The competitive context

Sony is not alone in chasing sports data. Companies like Genius Sports and Sportradar have built sizable businesses around collecting and distributing live sports data, particularly for the betting market, and broadcasters increasingly expect tracking-driven graphics as table stakes. What distinguishes Hawk-Eye is its position inside the officiating workflow, a regulated, mission-critical role that competitors cannot easily replicate because it requires the trust of governing bodies accumulated over years of deployments.

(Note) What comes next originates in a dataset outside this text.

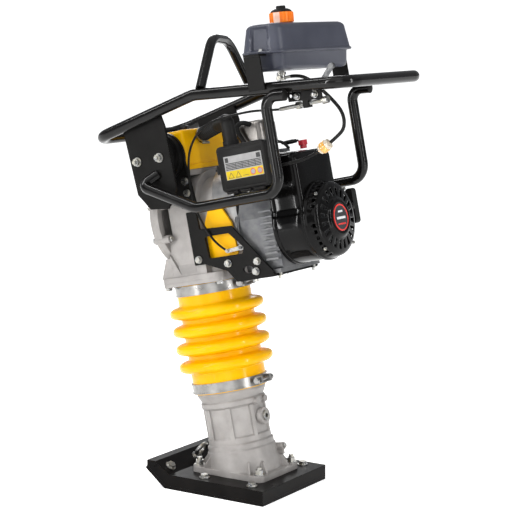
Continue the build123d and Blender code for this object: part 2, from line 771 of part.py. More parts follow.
# Corrugated intake hose from the yellow housing to the air cleaner.
with BuildPart() as intake_hose:
    bent_bar([at(-59, 18, 820), at(-206, 118, 834), at(-206, 118, 788)], [26], 17)
intake_hose.part.label = "intake_hose"
export_step(intake_hose.part, "parts/intake_hose.step")

# Muffler with its heat guard above the cylinder head.
with BuildPart() as muffler:
    block(level(768), -226, -150, -62, 16, 62, 16)
    disc(level(752), -205, -10, 16, 18)
    disc(side(-60), -196, 802, 10, 18)
muffler.part.label = "muffler"
export_step(muffler.part, "parts/muffler.step")

# Carburettor between the air cleaner and the head.
with BuildPart() as carburettor:
    block(side(84), -262, -206, 690, 738, 34, 5)
    disc(side(96), -234, 716, 17, 12)
    disc(level(664), -234, 68, 20, 26)
    block(side(94), -244, -232, 706, 718, 12)
    disc(front(-244), 90.5, 712, 3.5, -8)
carburettor.part.label = "carburettor"
export_step(carburettor.part, "parts/carburettor.step")

# Throttle arm at the side of the engine, where the cable ends.
with BuildPart() as throttle_arm:
    disc(side(91.5), -163, 540, 7, 3)
    slab(side(91.5), [(-165, 545), (-167, 535), (-122, 532), (-119, 540)], 3, 2)
    disc(side(92), -163, 540, 4 + running_gap, 4, mode=Mode.SUBTRACT)
    disc(side(95), -124, 537.5, 4, 4)
throttle_arm.part.label = "throttle_arm"
export_step(throttle_arm.part, "parts/throttle_arm.step")

# Choke lever hanging at the front of the carburettor.
with BuildPart() as choke_lever:
    disc(front(-205.7), 76, 702, 6, 4)
    block(front(-205.7), 73, 79, 656, 702, 4)
    disc(front(-207), 76, 656, 7, 7)
choke_lever.part.label = "choke_lever"
export_step(choke_lever.part, "parts/choke_lever.step")

# Spark plug with its cap and lead running to the shroud.
with BuildPart() as plug_lead:
    disc(level(752), -256, 30, 11, 22)
    bent_bar([at(-256, 30, 768), at(-282, 30, 768), at(-300, 24, 748)], [8], 4)
plug_lead.part.label = "plug_lead"
export_step(plug_lead.part, "parts/plug_lead.step")

# Red engine stop switch standing on the shroud.
with BuildPart() as stop_switch:
    disc(level(742.3), -322, -4, 8, 8)
    block(level(750), -330, -314, -14, 6, 12, 4)
stop_switch.part.label = "stop_switch"
export_step(stop_switch.part, "parts/stop_switch.step")

# ---- handle -------------------------------------------------------------------------
rear_u, rear_w = -567.0, 861.5
kink_u, kink_w = -161.7, 905.2
nose_u, nose_w = 140.0, 852.0


def rail_w(u):
    """Height of the side rail's centre line at u."""
    if u < kink_u:
        return rear_w + (u - rear_u) * (kink_w - rear_w) / (kink_u - rear_u)
    return kink_w + (u - kink_u) * (nose_w - kink_w) / (nose_u - kink_u)


split_u = -300.0

# Front half of the handle loop: both side rails with their bend, and the front bar.
with BuildPart() as handle_front:
    bent_bar(
        [
            at(split_u, rail_half, rail_w(split_u)),
            at(kink_u, rail_half, kink_w),
            at(nose_u, rail_half, nose_w),
            at(nose_u, -rail_half, nose_w),
            at(kink_u, -rail_half, kink_w),
            at(split_u, -rail_half, rail_w(split_u)),
        ],
        [60, 45, 45, 60],
        tube_radius,
        tube_radius - tube_wall,
    )
handle_front.part.label = "handle_front"
export_step(handle_front.part, "parts/handle_front.step")

# Rear half of the handle loop: side rails and the grip bar.
with BuildPart() as handle_rear:
    bent_bar(
        [
            at(split_u, rail_half, rail_w(split_u)),
            at(rear_u, rail_half, rear_w),
            at(rear_u, -rail_half, rear_w),
            at(split_u, -rail_half, rail_w(split_u)),
        ],
        [45, 45],
        tube_radius,
        tube_radius - tube_wall,
    )
handle_rear.part.label = "handle_rear"
export_step(handle_rear.part, "parts/handle_rear.step")


def hoop(s):
    """Guard hoop on one side: lapped under the rail, down, forward and in to the side plate."""
    lap = (tube_radius + hoop_radius + 0.2) * cos(radians(45))
    y = s * (rail_half + lap)
    bent_bar(
        [
            at(-418, y, rail_w(-418) - lap),
            at(-365, y, rail_w(-365) - lap),
            at(-363, y, 650),
            at(-127, y, 649),
            at(18, y, 722),
            at(-12, s * (plate_outer - 1), 742),
        ],
        [27, 38, 60, 15],
        hoop_radius,
        hoop_radius - tube_wall,
    )


with BuildPart() as hoop_left:
    hoop(1)
hoop_left.part.label = "hoop_left"
export_step(hoop_left.part, "parts/hoop_left.step")

with BuildPart() as hoop_right:
    hoop(-1)
hoop_right.part.label = "hoop_right"
export_step(hoop_right.part, "parts/hoop_right.step")

# Lifting arch, set slantwise from one side rail to the other.
with BuildPart() as lifting_arch:
    bent_bar(
        [
            at(-185, rail_half, rail_w(-185) + 12),
            at(-160, 52, 1036),
            at(-120, -72, 1036),
            at(-100, -rail_half, rail_w(-100) + 12),
        ],
        [85, 85],
        11.5,
        8.5,
    )
lifting_arch.part.label = "lifting_arch"
export_step(lifting_arch.part, "parts/lifting_arch.step")

plate_outline = [
    (66, rail_w(66)),
    (-48, rail_w(-48)),
    (-56, 850),
    (-59, 703),
    (-53, 690),
    (-26, 658),
    (25, 664),
    (55, 703),
]
plate_bolts_u = (39, -26)

# Side plates welded to the rails, each with a seat disc over its shock mount.
with BuildPart() as side_plates:
    for s in (1, -1):
        outer = side(s * plate_outer)
        slab(outer, plate_outline, s * plate_thickness)
        disc(side(s * (plate_outer - plate_thickness)), mount_u, mount_w, 54, s * 6)
        for u in plate_bolts_u:
            disc(outer, u, mount_w, 5.0, s * 14, mode=Mode.SUBTRACT)
side_plates.part.label = "side_plates"
export_step(side_plates.part, "parts/side_plates.step")

# Bolts through the side plates.
with BuildPart() as plate_bolts:
    for s in (1, -1):
        for u in plate_bolts_u:
            hex_bolt(side(s * plate_outer), u, mount_w, 16, 8, 11, 5.0, 11.7, sign=-s)
            disc(side(s * (plate_outer + 10)), u, mount_w, 5.0, -s * 6)
plate_bolts.part.label = "plate_bolts"
export_step(plate_bolts.part, "parts/plate_bolts.step")

# ---- fuel tank ----------------------------------------------------------------------
tilt = atan2(kink_w - rear_w, kink_u - rear_u)
tank = Plane(
    origin=at(-355, 0, 962),
    x_dir=direction(cos(tilt), 0, sin(tilt)),
    z_dir=direction(-sin(tilt), 0, cos(tilt)),
)
tank_end = Plane(origin=tank.from_local_coords((0, 168, 0)), x_dir=tank.x_dir, z_dir=(0, -1, 0))

# Moulded tank: deep tapered lid with a lip, recessed end panel, and a shallower body below.
with BuildPart() as fuel_tank:
    with BuildSketch(tank.offset(5)):
        RectangleRounded(110, 332, 30)
    extrude(amount=62, taper=8)
    fillet(fuel_tank.faces().sort_by(Axis(tank.origin, tank.z_dir))[-1].edges(), radius=10)
    with BuildSketch(tank):
        RectangleRounded(116, 340, 33)
    extrude(amount=6)
    with BuildSketch(tank):
        RectangleRounded(100, 312, 26)
    extrude(amount=-40, taper=3)
    block(tank_end, -20, 20, 12, 58, 8, 4, mode=Mode.SUBTRACT)
    disc(tank.offset(60), 0, 60, 17, 12)
fuel_tank.part.label = "fuel_tank"
export_step(fuel_tank.part, "parts/fuel_tank.step")

# Filler cap: ribbed ring, domed top and a small vent knob.
with BuildPart() as fuel_cap:
    disc(tank.offset(67.3), 0, 60, 28, 26)
    disc(tank.offset(66), 0, 60, 17 + running_gap, 14, mode=Mode.SUBTRACT)
    for k in range(24):
        with BuildSketch(tank.offset(67.3)):
            with Locations((0, 60)):
                with PolarLocations(28, 1, start_angle=15 * k):
                    Circle(1.6)
        extrude(amount=24)
    disc(tank.offset(93.3), 0, 60, 24, 7)
    disc(tank.offset(100.3), 0, 60, 11, 7)
fuel_cap.part.label = "fuel_cap"
export_step(fuel_cap.part, "parts/fuel_cap.step")

# Flat strips that carry the tank on the side rails.
with BuildPart() as tank_supports:
    for s in (1, -1):
        y = s * (rail_half + tube_radius + 4.5)
        slab(side(y), [(-369, 880), (-327, 882), (-327, 960.3), (-369, 955.7)], s * 4.5)
        strap = Plane(origin=tank.from_local_coords((0, y, -4.5)), x_dir=tank.x_dir, z_dir=tank.z_dir)
        block(strap, -14, 28, min(0, -s * 30), max(0, -s * 30), 4.4)
tank_supports.part.label = "tank_supports"
export_step(tank_supports.part, "parts/tank_supports.step")

# Fuel tap under the tank: threaded neck, body, and the hose nozzle pointing back.
tap_u, tap_y = -352.0, 84.0
with BuildPart() as fuel_tap:
    disc(level(900), tap_u, tap_y, 8, 21)
    disc(level(912), tap_u, tap_y, 11, 6)
    disc(front(tap_u), tap_y, 905, 3.5, -24)
    disc(side(tap_y), tap_u, 905, 6, -12)
fuel_tap.part.label = "fuel_tap"
export_step(fuel_tap.part, "parts/fuel_tap.step")

# Lever of the fuel tap.
with BuildPart() as fuel_tap_lever:
    disc(side(tap_y + 12.3), tap_u, 905, 6, -4)
    block(side(tap_y + 12.3), tap_u - 3.5, tap_u + 3.5, 880, 905, -4)
fuel_tap_lever.part.label = "fuel_tap_lever"
export_step(fuel_tap_lever.part, "parts/fuel_tap_lever.step")

# Throttle bracket under the left rail with its nuts and the threaded cable adjuster.
adjuster_w = 833.0
adjuster_y = 150.0
with BuildPart() as throttle_bracket:
    slab(side(plate_outer), [(-492, 836), (-405, 844), (-405, 872), (-492, 866)], 4)
    for u, w in ((-429, 853), (-475, 849)):
        with BuildSketch(side(plate_outer)) as nut:
            with Locations((u, w)):
                RegularPolygon(6.5, 6, major_radius=False)
        extrude(nut.sketch, amount=-6)
    disc(side(plate_outer + 1), -412, 856, 4, 8, mode=Mode.SUBTRACT)
    block(side(plate_outer), -455, -440, 824, 842, 16)
    disc(front(-500), adjuster_y, adjuster_w, 4, 126)
    with BuildSketch(front(-430)) as grip:
        with Locations((adjuster_y, adjuster_w)):
            RegularPolygon(8, 6, major_radius=False)
    extrude(grip.sketch, amount=10)
    disc(front(-502), adjuster_y, adjuster_w, 8, 14)
throttle_bracket.part.label = "throttle_bracket"
export_step(throttle_bracket.part, "parts/throttle_bracket.step")

# Throttle lever pivoted on the inner side of the bracket.
with BuildPart() as throttle_lever:
    disc(side(154.2), -478, 853, 9, 4)
    slab(side(154.2), [(-474, 846), (-470, 856), (-522, 908), (-532, 900)], 4, 3)
    disc(side(156), -526, 903, 6.5, 8)
throttle_lever.part.label = "throttle_lever"
export_step(throttle_lever.part, "parts/throttle_lever.step")

# ---- cable and hoses ----------------------------------------------------------------
cable_route = [
    at(-373.4, adjuster_y, adjuster_w),
    at(-345, 150, 836),
    at(-305, 149, 842),
    at(-256, 146, 843),
    at(-200, 142, 841),
    at(-156, 137, 834),
    at(-118, 128, 815),
    at(-88, 118, 788),
    at(-70, 110, 755),
    at(-62, 105.5, 708),
    at(-62, 104.2, 660),
    at(-72, 104, 620),
    at(-88, 103.5, 585),
    at(-103, 97, 556),
    at(-120.3, 93.6, 540.8),
]
cable_radii = cord_radii(cable_route)
print("throttle cable radii", [round(r, 1) for r in cable_radii])

# Throttle cable from the adjuster to the arm on the engine.
with BuildPart() as throttle_cable:
    bent_bar(cable_route, cable_radii, 2.75)
throttle_cable.part.label = "throttle_cable"
export_step(throttle_cable.part, "parts/throttle_cable.step")
print("cable volume over section", throttle_cable.part.volume / (pi * 2.75**2))

tank_hose = [
    at(tap_u - 24.5, tap_y, 905),
    at(-400, 85, 903),
    at(-428, 87, 887),
    at(-452, 89, 862),
    at(-478, 91, 833),
    at(-500, 93, 800),
    at(-499, 96, 766),
    at(-476, 98, 750),
    at(-458, 98.5, 741),
]
carb_hose = [
    at(-424, 100, 726),
    at(-402, 101, 719),
    at(-376, 98, 714),
    at(-348, 93, 712),
    at(-318, 91, 712),
    at(-286, 90.7, 711),
    at(-252.4, 90.5, 712),
]

# Fuel hoses: tank to filter, and filter to carburettor.
with BuildPart() as fuel_hose:
    for route in (tank_hose, carb_hose):
        hose_radii = cord_radii(route)
        print("fuel hose radii", [round(r, 1) for r in hose_radii])
        bent_bar(route, hose_radii, 4.0)
fuel_hose.part.label = "fuel_hose"
export_step(fuel_hose.part, "parts/fuel_hose.step")

# In-line fuel filter: clear cup between two end caps.
filter_top = at(-458, 98.5, 741)
filter_low = at(-424, 100, 726)
filter_length = (filter_low - filter_top).length
with BuildPart() as fuel_filter:
    barrel = Plane(origin=filter_top, z_dir=filter_low - filter_top)
    disc(barrel.offset(0.8), 0, 0, 4, filter_length - 1.6)
    disc(barrel.offset(4), 0, 0, 12, 8)
    disc(barrel.offset(12), 0, 0, 14, 14)
    disc(barrel.offset(26), 0, 0, 11, 7)
fuel_filter.part.label = "fuel_filter"
export_step(fuel_filter.part, "parts/fuel_filter.step")
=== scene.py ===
"""Tamping rammer (jumping jack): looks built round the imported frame, in the order it is put together."""

import math

import bmesh
import bpy
from mathutils import Matrix, Vector


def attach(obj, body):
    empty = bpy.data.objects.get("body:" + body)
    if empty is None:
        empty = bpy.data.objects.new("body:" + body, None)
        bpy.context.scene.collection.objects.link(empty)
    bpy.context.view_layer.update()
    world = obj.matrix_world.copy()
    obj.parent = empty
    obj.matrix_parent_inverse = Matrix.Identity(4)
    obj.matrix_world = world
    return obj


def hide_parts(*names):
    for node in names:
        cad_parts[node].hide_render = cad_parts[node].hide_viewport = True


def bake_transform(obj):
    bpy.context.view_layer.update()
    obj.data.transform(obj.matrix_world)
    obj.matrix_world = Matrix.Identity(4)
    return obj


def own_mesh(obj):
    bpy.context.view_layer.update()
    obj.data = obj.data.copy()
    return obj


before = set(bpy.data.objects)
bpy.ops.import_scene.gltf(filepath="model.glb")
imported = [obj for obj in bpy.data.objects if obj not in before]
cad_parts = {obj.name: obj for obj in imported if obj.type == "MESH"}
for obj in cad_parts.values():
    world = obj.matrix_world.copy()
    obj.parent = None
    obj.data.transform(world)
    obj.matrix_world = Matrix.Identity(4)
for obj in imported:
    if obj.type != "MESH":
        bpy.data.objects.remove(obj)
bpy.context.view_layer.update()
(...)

That trust is also the constraint. Officiating technology operates under intense scrutiny, and every visible failure becomes a reputational liability for the supplier. Speed improvements that introduce error would be far worse for Sony than slow reviews that are correct. The 2026 upgrade therefore has to deliver faster output without loosening the accuracy that justified the system in the first place, a trade-off that explains why these advances arrive incrementally rather than in dramatic leaps.

What it means

For the World Cup audience, the change should register as shorter stoppages and quicker confirmations on contested goals. For Sony, the stakes are longer term. The 2026 tournament functions as a global demonstration of what its sensing and imaging stack can do under the harshest conditions, watched by billions and dissected frame by frame. A clean performance strengthens Sony's case to leagues weighing whether to standardize on its platform, and it reinforces the narrative that the company's future growth lies in services built atop its imaging dominance rather than in selling more boxes.

The broader signal is that live sports has become a proving ground for real-time computer vision, and the firms that control the officiating layer are positioned to monetize far more than the calls themselves. Sony spent more than a decade turning a tennis line-calling tool into infrastructure for global soccer. The faster replays at this World Cup are the visible product. The data pipeline behind them is the business.